Prof has stayed busy ever since, releasing two mixtapes under the title Kaiser von Powderhorn in 2008 and 2010, with a third on the way this summer. He also released the free album Recession Music, with fellow Minnesota rapper St. Paul Slim, in 2009; part of the ad campaign for that album, which includes the excellent “Horses in the Ghetto,” included old-fashioned “Wanted” posters of Prof and Slim illegally hung around the Twin Cities. This is a prime example of what sets Prof apart from a lot of other rappers: he has a unique way of making himself known, including some of the funniest promotional videos you’ll likely ever see. He also has a strong singing voice, which lends itself well to monster hooks such as the hilarious “Need Your Love” and “Animal,” as well as the straight-up blues jam “Whiskey.” Prof’s latest full-length, King Gampo, is available for free download now from Stophouse Music Group, so click that link and get Gampo!

  

Underground Rapper of the Week: Carnage the Executioner

Underground Rapper of the Week is a new feature designed to raise awareness of rappers from all over the world who, if that world were a perfect place, would be more famous than they are. It will be updated every Tuesday before the sun goes down. Feel free to email suggestions of slept-on rappers from your city or wherever to: ezra.stead@gmail.com

Making rap music is often as simple as one guy behind the turntables and one guy on the mic, but Minneapolis-based musician Carnage the Executioner has simplified things a step further than most. Using various loop pedals and often more than one microphone, Carnage (also known as Terrell Woods) is known to create entire musical symphonies in his live performances, one layer at a time, usually with nothing more than his mouth. In addition to his incomparable human beatboxing skills, Carnage is also a ridiculously talented emcee, spitting unpredictable, machine gun fire flows with incredible speed and versatility. The man is a true virtuoso on the microphone, and undoubtedly one of the most deadly emcees in the Twin Cities.

Amazingly, despite his unparalleled ability to rock a stage all by himself without even the normally required presence of a deejay – not to mention his aggressive, battle-ready sound – Carnage is known at least as well for his work with other emcees and musicians.
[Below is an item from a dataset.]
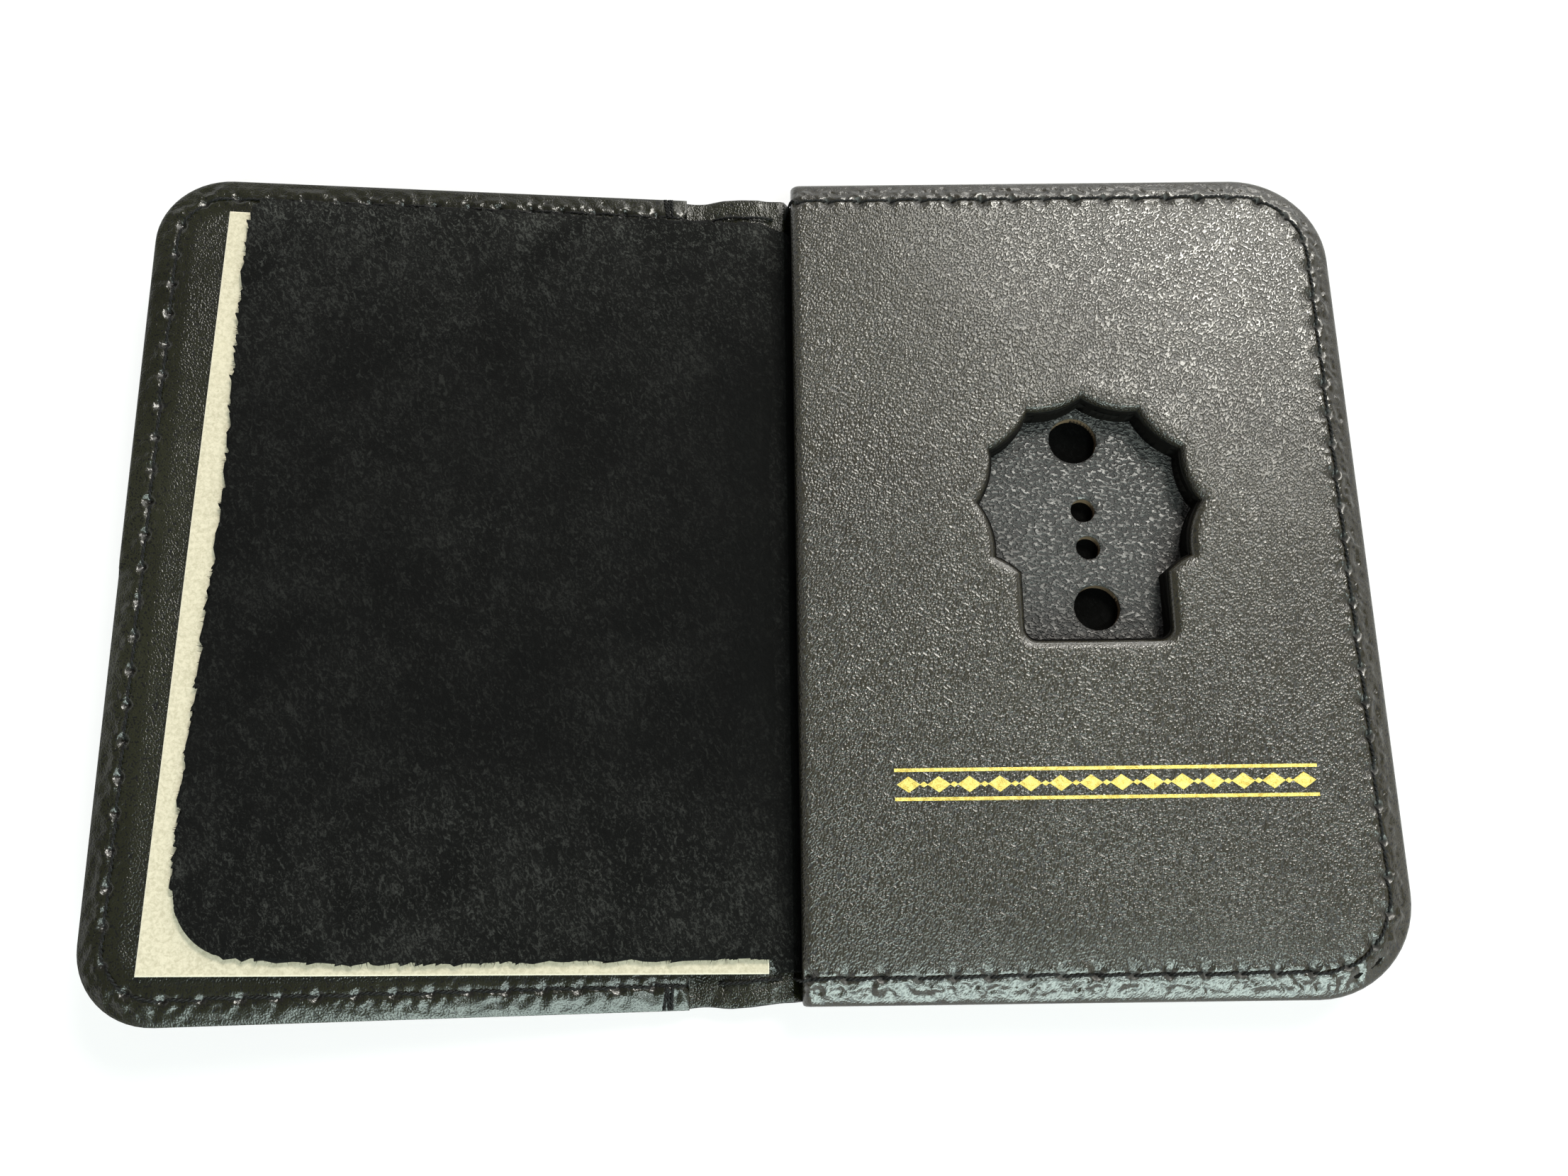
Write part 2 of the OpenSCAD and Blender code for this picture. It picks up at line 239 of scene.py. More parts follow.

Perhaps his most famous collaborative endeavors are his works both live and on record with the late, great Twin Cities Hip-Hop hero Eyedea, who was always one of Carnage’s most vocal and respected champions. Their back and forth beat-murder on tracks like “Coaches” and “Star Destroyer” (not to mention Carnage’s posthumous tribute remix of the latter) are among the finest rap music ever to come out of Minneapolis.

More recently, Carnage has toured internationally as half of the uniquely funky duo Ill Chemistry, for which fellow Twin Cities veteran Desdamona rhymes and sings, while Carnage and his loop pedals provide the beats. Having performed together for years on stages all around the Twin Cities, the duo have now been official for quite some time, amassing a respectable following in France as well as the United States. You can also hear them rapping together on Carnage’s latest album, Worth the Wait, where they explain to you why “You Should Not Emcee.”

Over the years, Carnage the Executioner has been affiliated with numerous crews, including Hecatomb and Fill in the Breaks, and once famously battled one of Minnesota’s most revered emcees, Brother Ali. He was recently chosen as one of City Pages’ Top 10 Best Minnesota Rappers, and is widely known, loved, and still more than a little feared by up-and-coming emcees in the Land of Lakes and beyond. He is premiering a new music video, “Respect the Name,” on June 15th at the Triple Rock Social Club in Minneapolis, and has a brand-new album dropping in September.